Es justo este históricamente específico enfoque, que ante el auge de la extrema derecha en el mundo desde Europa y Estados Unidos hasta India y los debates actuales sobre el “retorno del fascismo”, lleva a Gentile a afirmar que de ningún modo estamos ante esto, ni en Europa ni en ninguna otra parte del mundo, sino que, por el contrario, lo que observamos es “la inflación del término mismo”, que nos impide comprender lo que realmente sucede y oculta los verdaderos peligros que enfrentan las democracias, acechados no desde afuera por los “fascistas”, sino corrompidas desde adentro “por los demócratas sin el ideal democrático” (E. Gentile, Quién es fascista, 2019: 120).

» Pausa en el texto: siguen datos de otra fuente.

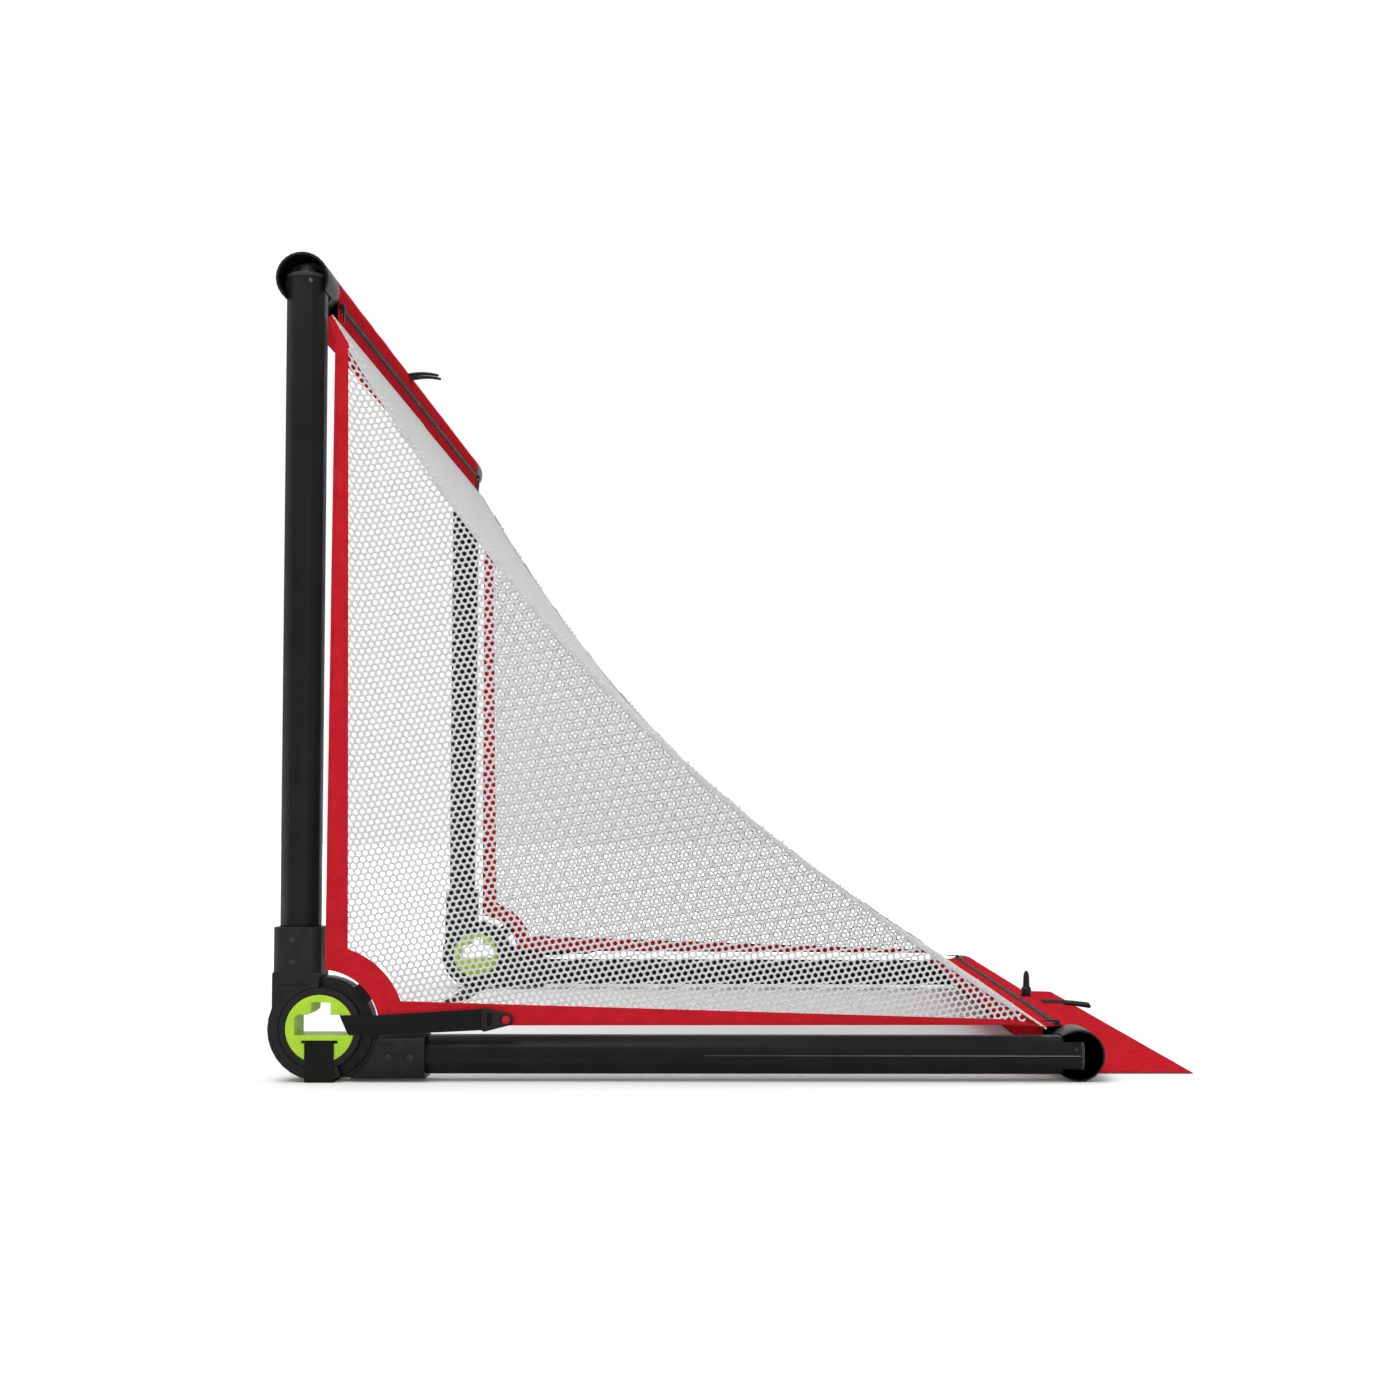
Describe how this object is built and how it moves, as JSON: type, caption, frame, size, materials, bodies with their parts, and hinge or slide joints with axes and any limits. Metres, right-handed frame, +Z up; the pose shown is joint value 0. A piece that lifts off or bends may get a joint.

Si bien, por ejemplo, el ascenso de Giorgia Meloni en Italia hace unos años −que coincidió con el centenario de la Marcha sobre Roma que oficializó la “fusión” del fascismo con el Estado burgués italiano (n9.cl/18gbxz)−, y las analogías que esto suscitó, podían haber parecido preocupantes, pero los contextos eran sumamente diferentes: mientras la marcha ocurría en medio de la radicalización y la polarización de la posguerra, la ebullición de la sociedad civil, la expansión de la política de masas y de la, ya descendiente, ola revolucionaria, la victoria de Meloni y su FdI (partido con linaje posmussolinista), así como las victorias de los demás partidos y movimientos de extrema derecha últimamente, se daban en un clima de desmovilización política y apatía, y sólo gracias a la implosión de las fuerzas tecnocráticas centro-liberales que históricamente bloqueaban su ascenso.

Si bien, como aseguraba Gentile, hay que tratar de entender estas analogías, pero “las analogías por sí mismas sólo producen falsificaciones de la historia” (sic), y el apego a ellas desemboca en lo que le gusta denominar como “ahistoriología”, es decir, la historia hecha como la astrología, que en lugar de estudiar científicamente los hechos “se limita a interpretarlos según los deseos de uno, sus esperanzas y sus temores” (Quién es…: 7).

Remarcando, con razón, que el uso del “fascismo” hoy en día se ha vuelto tan simplista que se aplica a todos −desde Trump hasta Putin o la China comunista (sic)−, para Gentile este tipo de uso no sólo priva al “fascismo” de su especificidad histórica −totalitarismo, imperialismo y la guerra total como un fin, componentes que hoy brillan por su ausencia−, sino que nos impide entender los fenómenos políticos del presente: el racismo o la demagogia que lleva a muchos a tratar de comprender la extrema derecha contemporánea mediante las comparaciones con el fascismo, lo precedieron y son parte también de otras tradiciones políticas.

Según Gentile, uno de los mejores antiejemplos del manejo del fascismo como categoría política y su uso ahistórico −o sea, desde la “ahistoriología”− es el (cuasi)concepto de “fascismo eterno” (ur-fascismo), introducido por Umberto Eco, el gran semiólogo, filósofo y escritor italiano a mitades de los 90 (n9.cl/ocylu), y que en los últimos años ha sido referenciado incontables veces por los que apelaban a los beneficios analíticos y/o retóricos de usar este término hoy.

Pero para Gentile, no obstante, se trataba de “un disparate de un gran intelectual”, ya que “atribuir la eternidad a un fenómeno histórico implica una grave distorsión del conocimiento histórico” (Quién es…: 6). Y de una noción “ahistórica” y “desatinada”, ya que en la historia nada es eterno: “Y si el fascismo lo fuese, esto quisiera decir que ha ganado y seguirá haciéndolo. Si fuera eterno, el fascismo sería Dios” (n9.cl/oi1uva).